Suara Amy tercekat. Diam-diam, gadis itu mengusap matanya yang berkaca-kaca dengan punggung tangan. Ia menyelinap melalui pintu samping Emerald Hall, menggantung mantel di balik pintu area pelayan, lalu berjalan lurus melewati Joanne, yang sedang mempersiapkan makan siang. Di dalam rumah, suasana begitu normal. Suara spatula beradu wajan, desis sosis di penggorengan, dengung pelan dari dalam laboratorium Lord Beverley, bau daging goreng bercampur aroma rempah di udara. Ini tidak normal, pikir Amy. Tidak mungkin rumah setenang ini setelah apa yang barusan terjadi.

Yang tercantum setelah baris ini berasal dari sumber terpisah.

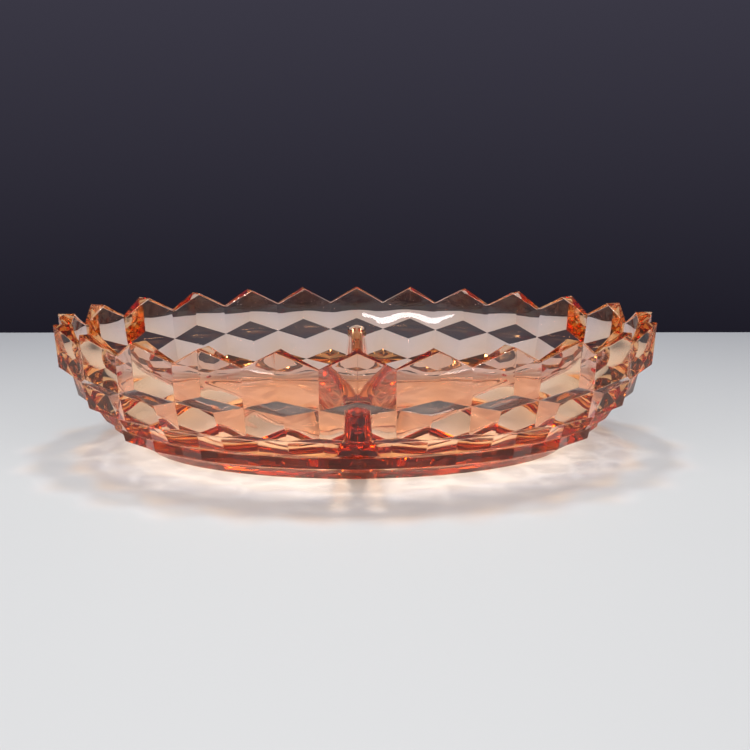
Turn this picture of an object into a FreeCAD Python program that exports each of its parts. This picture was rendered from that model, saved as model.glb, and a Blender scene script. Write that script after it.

"Um, Joanne, apakah ada berita yang spesial hari ini?" tanya Amy hati-hati.
"Berita? Tidak ada. Mengapa kau bertanya?" sahut Joanne tanpa menoleh. Wanita setengah baya itu menata sosis di atas piring, di samping kentang tumbuk, kacang polong, dan wortel rebus yang telah disiapkan sebelumnya. Lalu, ke atas kentang tumbuk, ia menyiramkan kaldu kental berwarna cokelat. Tiba-tiba, denting lonceng bergema di dapur. Asalnya dari bel di pagar depan, yang disambungkan dengan sebuah tali panjang ke sebuah bel lain di dapur. Dengan demikian, para pelayan selalu dapat mendengar tamu atau kurir yang datang.
"Tidak, bukan apa-apa. Ah, itu bel berbunyi." Lekas-lekas Amy mengintip jendela depan. "Tukang pos ke sini, Joanne. Akan kuterima suratnya."
Sesaat kemudian, Amy kembali dengan sepucuk telegram. Untuk Lord Beverley, dari seseorang yang Amy asumsikan adalah istri atau saudara perempuan Dokter Satterthwaite. Gadis itu sudah yakin akan isinya. Pada saat bersamaan, Lord Beverley keluar dari laboratorium. Tanpa suara, Amy menyerahkan telegram itu pada sang lelaki, yang langsung membacanya di tempat.
Begitu Lord Beverley membaca telegram itu, spontan matanya melebar. Wajahnya jadi sepucat mayat, tangannya mencengkeram kertas itu sampai kusut tak berbentuk. Ia mundur selangkah, lalu berpegangan pada ujung meja pajangan. Napasnya memburu. Selama Amy bekerja di sana, baru kali itu ia melihat Lord Beverley begitu terguncang.
"Satterthwaite .... Satterthwaite .... Tidak mungkin ...," gumam Lord Beverley sepatah-sepatah. Tak sengaja, tangannya menyenggol vas kecil di atas meja, hingga jatuh dan pecah berantakan. Amy hanya bisa terpaku, terlalu kaget akan reaksi mengejutkan lelaki itu. Joanne berlari-lari mendatangi mereka.
"Tuan Muda, ada apa?" tanya Joanne khawatir.
"Satterthwaite! Si bodoh itu! Ia meninggal!" teriak Lord Beverley. Bulu kuduk Amy berdiri mendengar suaranya. Ada nada keputusasaan dan teror yang hebat dalam suara itu, bak hewan yang dibawa ke pembantaian. Sekonyong-konyong Lord Beverley tertawa sumbang. Pundak pria itu berguncang-guncang seiring tawanya. Lalu, tanpa bisa dicegah lagi oleh Joanne, Lord Beverley melesat masuk ke laboratorium, menyambar mantel dan sebuah tas hitam besar, dan berlari keluar.